Состоял, привлекался


В двадцать Ив Кляйн открыл для себя книгу «Космогония розенкрейцеров». И не закрывал ее в течение следующих пяти лет: юношу привлекали тайные знания и умения, которыми якобы располагали розенкрейцеры. В 1949 году он вступил в орден. А четыре года спустя, побывав в Японии аннулировал свое членство в обществе – должно быть, увлекся идеями буддизма. Впрочем, быть прилежным католиком Кляйн не перестал. Пуще других святых он почитал Риту Кашийскую. Кляйн несколько раз совершал паломничества в Кашу, делал пожертвования, дарил монастырю святой Риты свои работы.
В 56-м он вступил в орден Лучников святого Себастьяна. Кавалерам ордена полагалось иметь свой девиз, и Кляйн выбрал «За цвет! Против линии и рисунка!».

Разумеется, он состоял во всевозможных федерациях дзюдо и разнообразных арт-группировках. Самая известная из них – детище Пьера Рестани «Новый реализм».

В 62-м Кляйн вступил в брак, женившись на своей ассистентке Ротраут Юккер. Он познакомился с ней, когда вступил в художественную группу «Zero”, основанную братом Ротраут – Гюнтером Юккер.
Вообще, Ив Кляйн не мог пройти и пяти шагов, чтобы куда-нибудь не вступить. Он не мог, да и, наверное, не хотел быть как остров, сам по себе. При всей его напускной независимости, при всем стремлении к личной и творческой свободе, он был очень подвержен разнообразным влияниям. Различные, порой конфликтующие между собой религиозные доктрины, околомистические учения, философские концепции, манифесты разнообразных художественных школ – все это Кляйн впитывал, как губка – синюю краску.

Отдельный пункт в списке этих влияний – Робер Годе, друг Кляйна, с которым он познакомился на тренировках.

Как и Кляйн, Годе был талантливым дзюдоистом, имел пятый дан. Он также увлекался эзотерическими учениями. Годе любил женщин, риск, приключения. Он жил на широкую ногу – деньги он зарабатывал, продавая на черном рынке оружие. Кляйн восхищался Робером, его авантюризмом, бесстрашием, умением жить так, будто никакого завтра уже не будет.

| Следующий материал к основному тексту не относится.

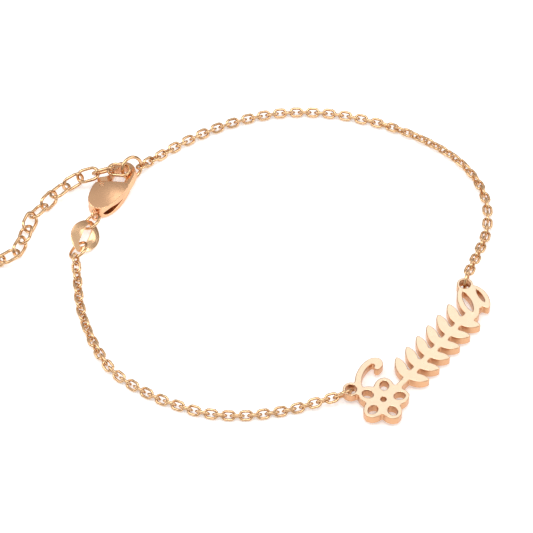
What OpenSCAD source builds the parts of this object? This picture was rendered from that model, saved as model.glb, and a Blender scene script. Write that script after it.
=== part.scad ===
// Nameplate bracelet, lying closed on a table: openwork ornament plate, two stretches of
// cable chain, lobster clasp with its rings and oval link, and an extender chain. Millimetres, +Z up.

/* [Plate] */
// Distance between the two eyelets
plate_span = 26.1; // [22:0.1:32]
// Thickness of the plate
plate_t = 1.5; // [1:0.1:2]
// Width of the ornament's stem and tendril
stroke_w = 1.0; // [0.8:0.05:1.4]
// Outer diameter of an eyelet
eyelet_d = 2.5; // [2.2:0.1:3]
// Hole of an eyelet
eyelet_hole = 1.6; // [1.4:0.1:1.8]
// Height of the plate's underside over the table
plate_z = 0.7; // [0.6:0.05:1]

/* [Cable chain] */
// Wire of the cable chain
chain_wire = 0.42; // [0.36:0.01:0.45]
// Width of a link of the cable chain
link_w = 1.65; // [1.5:0.05:1.8]
// Length that each link adds
link_pitch = 1.3; // [1.2:0.05:1.6]
// Clear space between links, and between a link and a ring
link_gap = 0.13; // [0.1:0.01:0.2]

/* [Extender] */
// Wire of the extender chain
ext_wire = 0.5; // [0.4:0.05:0.6]
// Length that each extender link adds
ext_pitch = 2.68; // [2.4:0.02:3]
// Width of an extender link
ext_w = 2.7; // [2.4:0.1:3]

/* [Rings] */
// Outer diameter of the two plate rings
plate_ring_d = 3.4; // [3:0.1:4]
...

Именно в доме Годе были созданы первые антропометрии. Не известно, к чему привела бы эта небезопасная дружба, если бы однажды, демонстрируя новую партию оружия тибетским повстанцам, Годе случайно не отстрелил себе голову.

Прыжок в пустоту


Отношение публики к творчеству Ива Кляйна было неоднозначным. И остается неоднозначным сейчас. В самом деле, так ли уж много таланта требуется для того, чтобы выкрасить синим губку? На вопрос, который, конечно, интересует любознательного обывателя – мог ли Кляйн нарисовать, ну скажем, лошадку, как его папа? – сложно ответить однозначно.

Творчество Кляйна без самого Кляйна – как динамит без детонатора. Едва ли оно выстрелило бы, не будь Кляйн тем, кем он был. Удивительно разносторонней личностью: спортсменом, полиглотом, путешественником, неутомимым исследователем и искателем приключений. Авантюристом и мечтателем. И разумеется, немного прохвостом.

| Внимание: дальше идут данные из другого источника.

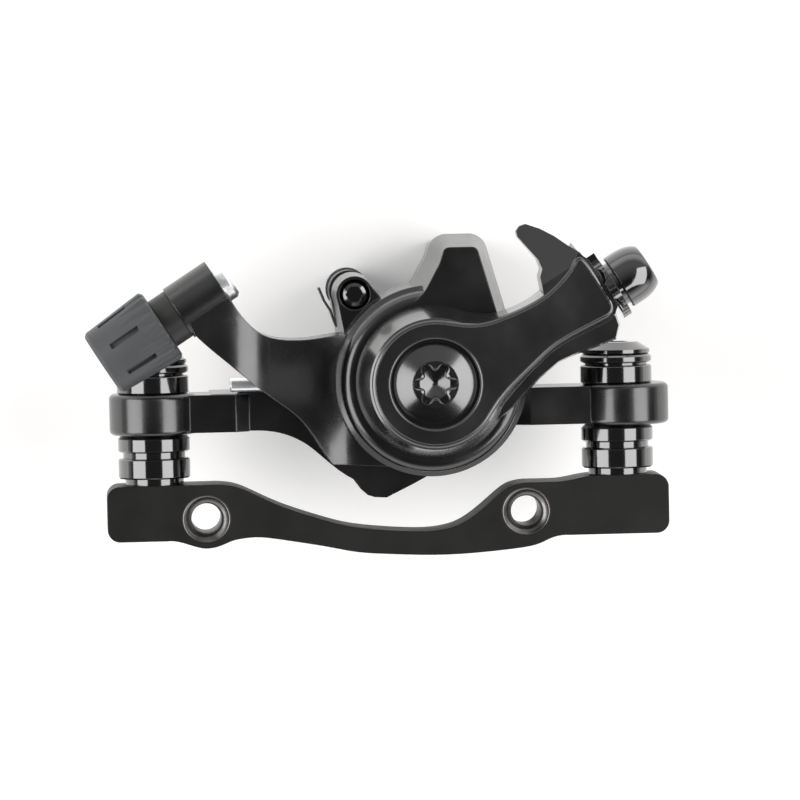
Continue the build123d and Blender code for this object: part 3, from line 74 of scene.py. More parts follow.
# The camera stands 0.95 m off, 3 degrees to the left and 3 degrees above the arm's side, and
# leans 1.2 degrees. Its lens gives the photograph's scale, 6.28 pixels to a millimetre at the
# adapter's face.
CAMERA_PLACE = (-0.04394, -0.94674, 0.06789)
CAMERA_AZIMUTH = math.radians(3.0)
CAMERA_ELEVATION = math.radians(3.0)
CAMERA_LEAN = math.radians(1.2)
CAMERA_DISTANCE = 0.95
CAMERA_CLIP = 0.01
PIXELS_PER_METRE = 6280.0
FRAME_PIXELS = 800
SENSOR_MM = 36.0

ahead = np.array([
    math.sin(CAMERA_AZIMUTH) * math.cos(CAMERA_ELEVATION),
    math.cos(CAMERA_AZIMUTH) * math.cos(CAMERA_ELEVATION),
    -math.sin(CAMERA_ELEVATION),
])
aside = np.array([math.cos(CAMERA_AZIMUTH), -math.sin(CAMERA_AZIMUTH), 0.0])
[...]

Кляйн знал себе цену, иногда его заносило. Он считал себя гением и не стеснялся говорить это вслух. Он называл своим предшественником Джотто. «Малевич стоял перед вечностью». – Говорил Кляйн. – «Я стою в ней». Его амбиции, порой, брали верх над здравым смыслом. Однажды он написал письмо президенту США Дуайту Эйзенхауэру, в котором предлагал учредить Кабинет французских граждан, участников Голубой революции.

И все же, он был чрезвычайно симпатичным персонажем. Обижаться на него всерьез было невозможно: критики у Кляйна были, врагов – нет.
Его провокации были безобидными, амбиции – забавными и заразительными. Его вечные поиски были интереснее, чем то, что ему удавалось найти. Его путь – вполне в буддийских традициях – был важнее и увлекательнее того, к чему он вел. Кляйн наглядно продемонстрировал, что жест художника, его поза – могут быть произведением искусства. Он был первооткрывателем и породил полчища последователей-акционистов.

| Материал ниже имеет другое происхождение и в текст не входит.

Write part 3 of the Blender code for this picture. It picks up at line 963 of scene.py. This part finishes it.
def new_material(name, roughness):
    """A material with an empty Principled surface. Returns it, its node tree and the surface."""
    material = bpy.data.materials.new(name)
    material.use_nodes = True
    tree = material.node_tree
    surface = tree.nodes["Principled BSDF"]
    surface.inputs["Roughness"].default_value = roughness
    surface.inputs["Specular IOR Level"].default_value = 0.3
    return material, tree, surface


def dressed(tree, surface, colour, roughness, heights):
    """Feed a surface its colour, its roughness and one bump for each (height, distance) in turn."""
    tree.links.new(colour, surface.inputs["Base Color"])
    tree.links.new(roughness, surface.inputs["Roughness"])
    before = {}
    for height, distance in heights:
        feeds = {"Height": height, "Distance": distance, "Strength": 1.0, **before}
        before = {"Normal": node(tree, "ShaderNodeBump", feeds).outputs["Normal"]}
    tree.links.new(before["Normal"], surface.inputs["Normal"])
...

Последним и главным жестом Ива Кляйна стал его знаменитый «прыжок в пустоту».

В 1960 году к фестивалю авангардного искусства в Париже Ив Кляйн издал тираж собственной газеты. На первой полосе был опубликован снимок: раскинув руки, Кляйн бросался из окна на втором этаже прямо на мостовую. Подпись гласила: «Человек в космосе! Художник космоса бросает себя в пустоту!».

Это был фотомонтаж: Кляйн прыгал по-настоящему, но на мостовой держали маты его друзья-дзюдоисты.

Эта выходка, как обычно, привлекла к Кляйну общественное внимание. В числе заинтересовавшихся была съемочная группа документального фильма «Собачий мир». Режиссер Гуальтеро Джакопетти уговорил Кляйна повторить трюк для фильма.

В 62-м, побывав на премьере «Собачьего мира» на Каннском фестивале, Кляйн узнал, что такое настоящий эпатаж.

Фильм передавал безумие нашего мира посредством шокирующего монтажа: безобидные кадры вроде прыжка Кляйна контрастировали с картинами пугающего религиозного фанатизма, кровопролития, жестокости по отношению к животным, безобразного обжорства и прочих, присущих человечеству прелестей. В таком контексте Кляйн выглядел в лучшем случае нелепым паяцем. Он был страшно подавлен. В тот же вечер у него случился первый сердечный приступ. Через три дня за ним последовал еще один. Третий приступ стал последним. Эпатажный фейк обернулся подлинной трагедией. Ив Кляйн, которому не исполнилось и 35, совершил таки свой прыжок в пустоту.